Stated problem –
State how many lines contain the string "their", and write nothing else.

Data shown –
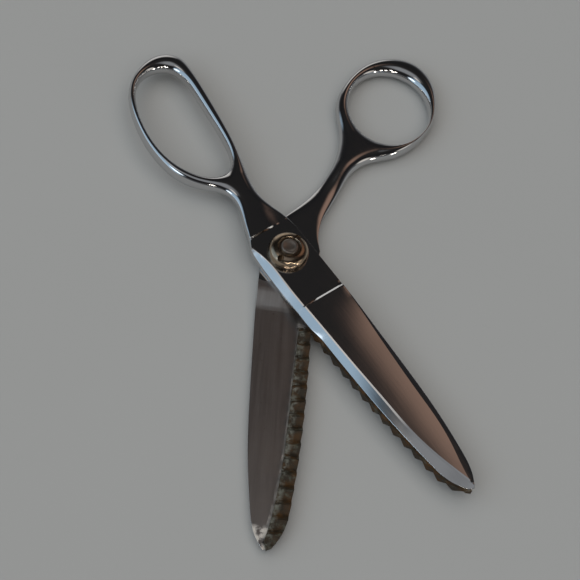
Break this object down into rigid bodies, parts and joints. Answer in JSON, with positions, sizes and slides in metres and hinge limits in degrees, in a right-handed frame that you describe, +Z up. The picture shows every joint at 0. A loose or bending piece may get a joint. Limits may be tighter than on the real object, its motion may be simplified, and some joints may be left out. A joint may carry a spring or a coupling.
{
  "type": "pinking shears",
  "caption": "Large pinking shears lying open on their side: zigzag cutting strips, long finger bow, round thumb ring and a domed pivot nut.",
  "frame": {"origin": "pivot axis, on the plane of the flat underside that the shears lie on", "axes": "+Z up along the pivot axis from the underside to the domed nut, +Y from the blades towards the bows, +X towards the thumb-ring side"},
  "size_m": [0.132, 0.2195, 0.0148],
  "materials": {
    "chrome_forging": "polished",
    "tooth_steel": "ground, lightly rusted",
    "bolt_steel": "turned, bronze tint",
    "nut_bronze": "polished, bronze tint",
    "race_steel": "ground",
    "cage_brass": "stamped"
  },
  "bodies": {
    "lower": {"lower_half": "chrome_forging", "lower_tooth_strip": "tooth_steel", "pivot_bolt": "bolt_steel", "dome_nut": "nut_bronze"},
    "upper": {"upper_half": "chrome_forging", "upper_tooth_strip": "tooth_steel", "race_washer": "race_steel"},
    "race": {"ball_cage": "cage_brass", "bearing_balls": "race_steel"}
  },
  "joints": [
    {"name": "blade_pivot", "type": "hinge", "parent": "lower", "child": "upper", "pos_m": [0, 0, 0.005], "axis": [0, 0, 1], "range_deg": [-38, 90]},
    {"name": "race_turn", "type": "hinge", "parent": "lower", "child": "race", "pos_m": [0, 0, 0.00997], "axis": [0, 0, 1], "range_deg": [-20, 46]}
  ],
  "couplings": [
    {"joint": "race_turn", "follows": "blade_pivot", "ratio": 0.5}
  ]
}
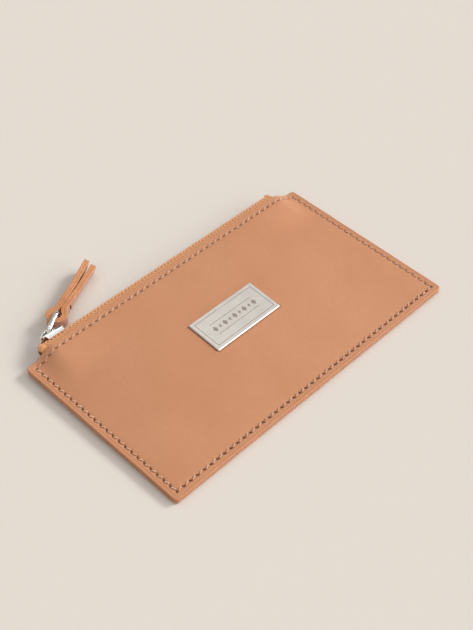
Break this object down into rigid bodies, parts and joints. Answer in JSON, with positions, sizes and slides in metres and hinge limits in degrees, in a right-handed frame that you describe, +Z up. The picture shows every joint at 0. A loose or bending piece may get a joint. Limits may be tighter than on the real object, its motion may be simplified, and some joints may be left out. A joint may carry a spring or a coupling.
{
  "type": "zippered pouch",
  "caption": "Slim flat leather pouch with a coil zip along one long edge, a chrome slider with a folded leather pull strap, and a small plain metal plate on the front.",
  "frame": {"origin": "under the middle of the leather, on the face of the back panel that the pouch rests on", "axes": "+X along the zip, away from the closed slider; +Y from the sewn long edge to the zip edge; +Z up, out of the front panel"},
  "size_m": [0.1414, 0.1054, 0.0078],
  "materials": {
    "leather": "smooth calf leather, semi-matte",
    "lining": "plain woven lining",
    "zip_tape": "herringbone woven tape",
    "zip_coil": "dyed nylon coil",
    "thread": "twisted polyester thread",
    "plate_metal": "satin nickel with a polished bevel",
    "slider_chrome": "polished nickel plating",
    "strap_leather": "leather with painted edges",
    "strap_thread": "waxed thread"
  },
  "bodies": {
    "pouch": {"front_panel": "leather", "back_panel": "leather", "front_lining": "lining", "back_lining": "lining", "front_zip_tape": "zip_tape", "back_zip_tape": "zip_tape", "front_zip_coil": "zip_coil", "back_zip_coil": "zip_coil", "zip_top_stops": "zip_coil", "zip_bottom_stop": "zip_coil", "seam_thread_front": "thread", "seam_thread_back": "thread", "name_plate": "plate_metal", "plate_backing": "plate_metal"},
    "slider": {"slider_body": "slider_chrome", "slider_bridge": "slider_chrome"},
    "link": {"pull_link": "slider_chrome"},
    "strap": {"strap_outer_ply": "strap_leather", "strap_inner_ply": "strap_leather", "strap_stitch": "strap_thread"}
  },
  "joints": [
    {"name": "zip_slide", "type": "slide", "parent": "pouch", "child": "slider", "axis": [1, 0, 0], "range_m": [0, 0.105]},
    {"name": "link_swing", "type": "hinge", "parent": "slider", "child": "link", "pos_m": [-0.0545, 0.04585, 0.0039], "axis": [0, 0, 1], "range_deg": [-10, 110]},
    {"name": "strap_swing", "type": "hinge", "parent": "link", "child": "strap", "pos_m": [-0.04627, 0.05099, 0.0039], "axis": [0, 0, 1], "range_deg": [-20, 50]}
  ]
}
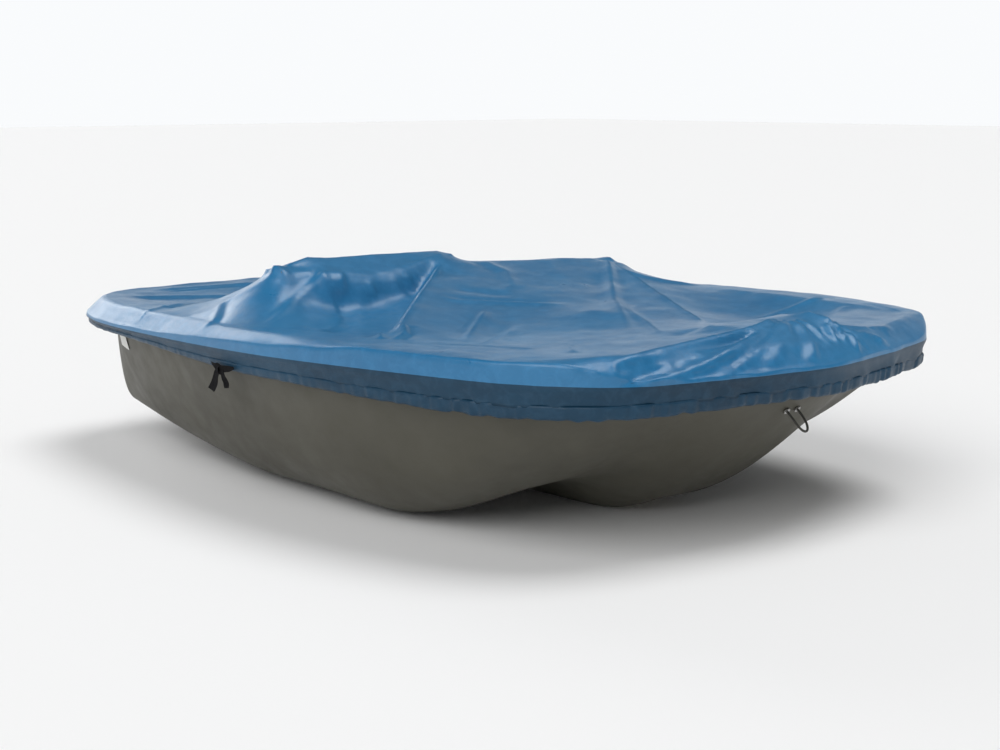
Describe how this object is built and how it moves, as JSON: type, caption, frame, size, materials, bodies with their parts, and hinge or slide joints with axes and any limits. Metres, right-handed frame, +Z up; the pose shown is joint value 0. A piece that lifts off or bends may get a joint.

Exercise result –
2